What you will do » Copy out each line of the data that holds the word "materials".

#### Task data ####

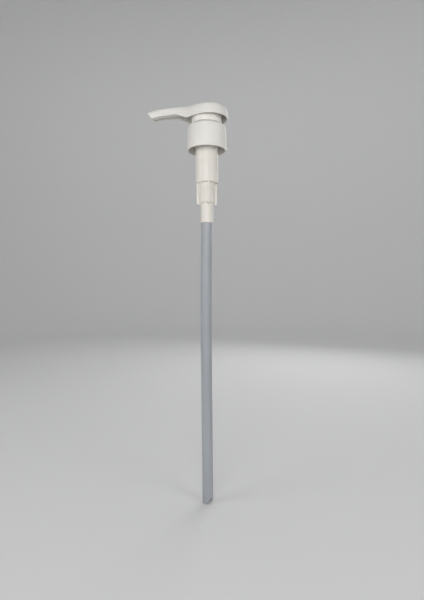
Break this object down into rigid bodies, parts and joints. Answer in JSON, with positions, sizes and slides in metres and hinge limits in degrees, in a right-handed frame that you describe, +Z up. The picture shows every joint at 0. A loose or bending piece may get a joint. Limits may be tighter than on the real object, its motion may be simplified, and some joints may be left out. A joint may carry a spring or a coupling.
{
  "type": "condiment pump dispenser",
  "caption": "Screw-on hand pump for a wide-mouth condiment jug, with a long bent nozzle, a lock-down head, a ribbed barrel and a long dip tube.",
  "frame": {"origin": "on the pump's axis, in the plane where the gasket's underside meets the rim of the jug's neck", "axes": "+Z up along the pump's axis, from the dip tube towards the head; the nozzle points towards -X"},
  "size_m": [0.089, 0.0422, 0.4288],
  "materials": {
    "head_white": "satin white polypropylene, slightly warm",
    "closure_white": "satin white polypropylene, slightly warm",
    "collar_gloss": "glossy white polypropylene",
    "housing_cream": "semi-gloss white polypropylene, slightly creamier",
    "tube_natural": "natural low-density polyethylene, cloudy and translucent",
    "stem_natural": "smooth white polypropylene",
    "seal_natural": "natural polyethylene, waxy",
    "gasket_foam": "fine foamed polyethylene",
    "steel": "plain stainless steel"
  },
  "bodies": {
    "pump_body": {"housing": "housing_cream", "lock_collar": "collar_gloss", "stem_seal": "seal_natural", "gasket": "gasket_foam", "ball_cage": "seal_natural", "dip_tube": "tube_natural", "spring": "steel"},
    "closure": {"closure": "closure_white"},
    "piston": {"piston_seal": "seal_natural", "piston_rod": "stem_natural"},
    "actuator": {"pump_head": "head_white", "stem": "stem_natural"},
    "outlet_ball": {"outlet_ball": "steel"},
    "inlet_ball": {"inlet_ball": "steel"}
  },
  "joints": [
    {"name": "closure_spin", "type": "hinge", "parent": "pump_body", "child": "closure", "pos_m": [0, 0, 0], "axis": [0, 0, 1], "continuous": true},
    {"name": "pump_stroke", "type": "slide", "parent": "pump_body", "child": "piston", "axis": [0, 0, 1], "range_m": [0, 0.024], "deforming": ["spring"]},
    {"name": "head_turn", "type": "hinge", "parent": "piston", "child": "actuator", "pos_m": [0, 0, 0], "axis": [0, 0, 1], "continuous": true},
    {"name": "outlet_ball_lift", "type": "slide", "parent": "actuator", "child": "outlet_ball", "axis": [0, 0, 1], "range_m": [0, 0.0012]},
    {"name": "inlet_ball_lift", "type": "slide", "parent": "pump_body", "child": "inlet_ball", "axis": [0, 0, 1], "range_m": [0, 0.0015]}
  ]
}
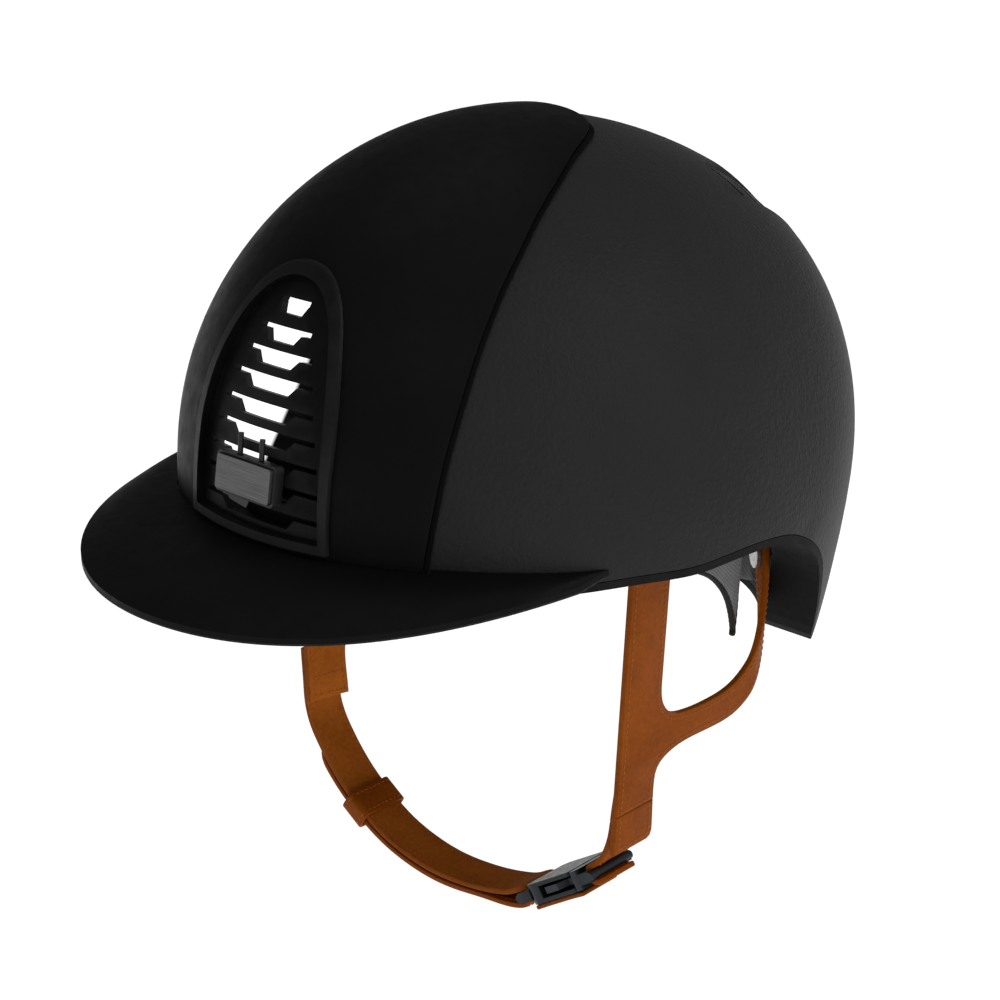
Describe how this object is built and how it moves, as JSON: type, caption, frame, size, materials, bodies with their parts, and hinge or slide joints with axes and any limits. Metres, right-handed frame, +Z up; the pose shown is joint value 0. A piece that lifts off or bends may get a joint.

####

In response »
  "materials": {
Describe how this object is built and how it moves, as JSON: type, caption, frame, size, materials, bodies with their parts, and hinge or slide joints with axes and any limits. Metres, right-handed frame, +Z up; the pose shown is joint value 0. A piece that lifts off or bends may get a joint.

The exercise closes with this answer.